Nicaragua's neighbors are increasingly recognizing Sandinista strategy for what it is: a plan to spread revolution and destroy the fragile openings toward democracy that constitute the single most hopeful development in Latin America in decades. In the last year alone, Colombia accused Nicaragua of supplying arms to the M-19 guerrillas; El Salvador's President Duarte accused the Sandinistas of direct complicity in his daughter's kidnapping; and all of Latin America took notice when a car en route from Nicaragua to El Salvador crashed in Honduras, revealing a cargo of munitions, communication equipment and personal letters from the communist bloc for El Salvador's FMLN guerrillas.
Now that the Soviets have two clients, Cuba and Nicaragua, aiding communist insurgencies in the region, the problem is guaranteed to grow. When these guerrillas gain strength in any country, they undermine democratic government long before they are capable of taking power. Their attacks and the authorities' response create a debilitating atmosphere of random violence, destroying the economy and bolstering the ever-present argument that military rule is the only way to guarantee order.
How, then, do we respond to the Sandinistas? They are skilled practitioners of power politics who took and consolidated power by force, rule by repression and now assist their fellow revolutionaries. They should be met with a response that speaks to them in their own terms. This means approval of President Reagan's request for $100 million in aid to the Nicaraguan democratic resistance, and it means the provision of whatever additional assistance is necessary to enable this movement to win its fight and fulfill the promise of the 1979 revolution that ousted Anastasio Somoza.
Some would argue that such uncompromising pressure isn't necessary, and we need more time for the Contadora process to work. But negotiations have been in motion for years without achieving the first step toward a meaningful settlement, which is to bring the Sandinistas to the table to negotiate with their domestic opposition. The Sandinistas reject this suggestion every time it is made. They ignored it when leading Congressional Democrats made it in 1983, and they censored the Archbishop's 1984 Easter pastoral letter containing a call for national reconciliation. Last year, when President Reagan endorsed the contras' offer of a cease-fire pending a negotiated settlement, Nicaragua's foreign minister described it as an offer to "drop dead -- or we'll shoot you." Such negotiations could lead to the death of one-party rule in Nicaragua, and that is why the Sandinistas fear them. That is also why Nicaragua proposed a five month suspension of the Contadora talks at the Organization of American States General Assembly meeting two months ago. Nicaragua's proposal was voted down 28-1.
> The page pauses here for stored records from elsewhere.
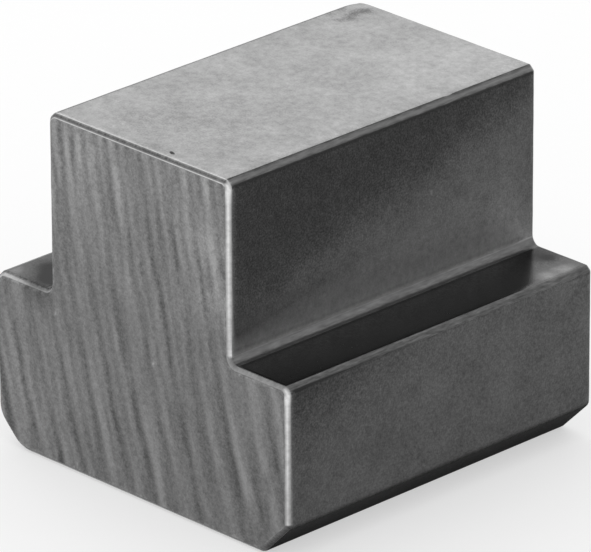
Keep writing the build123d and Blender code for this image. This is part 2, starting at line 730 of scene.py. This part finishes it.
@dataclass(frozen=True)
class SawMarks:
    """What the circular saw and the file left on the bar, as relief cut into its skin.

    The saw's centre is to the right of the nut's end and above its middle, so that its teeth leave flat
    arcs, which lean outwards as they go down. Their spacing is the feed of a tooth pair and of a whole
    turn. The arcs drift, because the bar gives under the blade, and the file leaves long low waves.
    """

    teeth: Arcs = Arcs(169 * MM, 55 * MM, 1.375 * MM, 169.52 * MM)
    turns: Arcs = Arcs(169 * MM, 48 * MM, 2.71 * MM, 170.1 * MM)
    tooth_depth: float = 0.0088 * MM
    turn_depth: float = 0.0072 * MM
    drift: float = 0.9 * MM
    drift_length: float = 6 * MM
    wave_length: float = 2.2 * MM
    wave_depth: float = 0.05 * MM
    seed: float = 7.0

    def tree(self, materials: Materials) -> Tree:
        """Build the Geometry Nodes tree that cuts the relief and gives each face its steel.

        Args:
            materials: The material for each finish.

        Returns:
            The tree, whose inputs are named for the sizes of this class.
        """
        tree = bpy.data.node_groups.new("Saw and file marks", "GeometryNodeTree")
        for way in ("INPUT", "OUTPUT"):
            tree.interface.new_socket("Geometry", in_out=way, socket_type="NodeSocketGeometry")
        for name in self.inputs():
            tree.interface.new_socket(name, in_out="INPUT", socket_type="NodeSocketFloat")
        size = add(tree, "NodeGroupInput")
        normal = add(tree, "GeometryNodeInputNormal")[0]
        inwards = add(tree, MATH, (self.depth(tree, size), -1.0), operation="MULTIPLY")[0]
        offset = add(tree, VECTOR, {0: normal, "Scale": inwards}, operation="SCALE")[0]
        worked = add(tree, "GeometryNodeSetPosition", {"Geometry": size["Geometry"], "Offset": offset})[0]
        worked = add(tree, "GeometryNodeRealizeInstances", (worked,))[0]
        kind = add(tree, ATTRIBUTE, {"Name": "finish"}, data_type="INT")[0]
        for finish, material in materials.items():
            numbers = {2: kind, 3: finish.value}
            chosen = add(tree, "FunctionNodeCompare", numbers, data_type="INT", operation="EQUAL")[0]
            faces = {"Geometry": worked, "Selection": chosen, "Material": material}
            worked = add(tree, "GeometryNodeSetMaterial", faces)[0]
        add(tree, "NodeGroupOutput", {"Geometry": worked})
        return tree

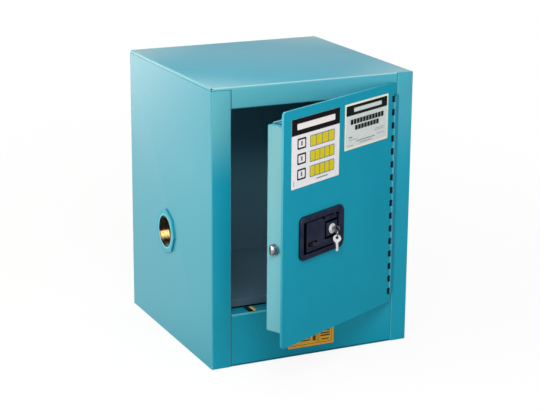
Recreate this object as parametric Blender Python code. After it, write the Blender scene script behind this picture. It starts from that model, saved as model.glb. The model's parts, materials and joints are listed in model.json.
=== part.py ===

The Sandinistas survived years of struggle against Somoza, and they have survived the challenge of a poorly equipped, but growing, insurgency. They know they can survive diplomatic isolation -- after all, Cuba has done so, and has used the time to consolidate political control at home and build the infrastructure for regional terror and subversion. Under current circumstances, the Sandinistas know that time is on their side.
But they also realize that the contras are the largest insurgency in Latin America, far larger than any communist insurgency that has ever appeared. The contras grew even when U.S. assistance was cut off completely. With a commitment of new aid, the 20,000 contras now in the field would gain military strength and new recruits. Such a challenge will carry more weight with the Sandinistas than any amount of diplomatic protests or bad publicity on human rights.
Will Latin American governments support our policy? At the OAS last December, they rejected Nicaragua's call for condemnation of our trade embargo. As for our aid to the contras, support is limited to private comments by diplomats and other officials who know that we provide the only tangible source of pressure on the Sandinistas -- pressure without which the Sandinistas would see no reason at all to negotiate. At present, Latins have every reason to hedge their bets. They see our commitment as tentative, and know that if we abandon the contras, they will be left to deal with forces that receive a larger and more constant stream of Soviet bloc aid than that which we give to our democratic friends in the region.
Latin Americans don't deserve to be abandoned to a future of subversion, and Nicaraguans needn't face a future of increasing totalitarian repression. Our policy can succeed and win regional support if we make an unequivocal, long-term commitment to the establishment of democracy in Nicaragua, through negotiations or through the victory of the democratic resistance. We should leave to the Sandinistas the choice of how this democracy is brought into being.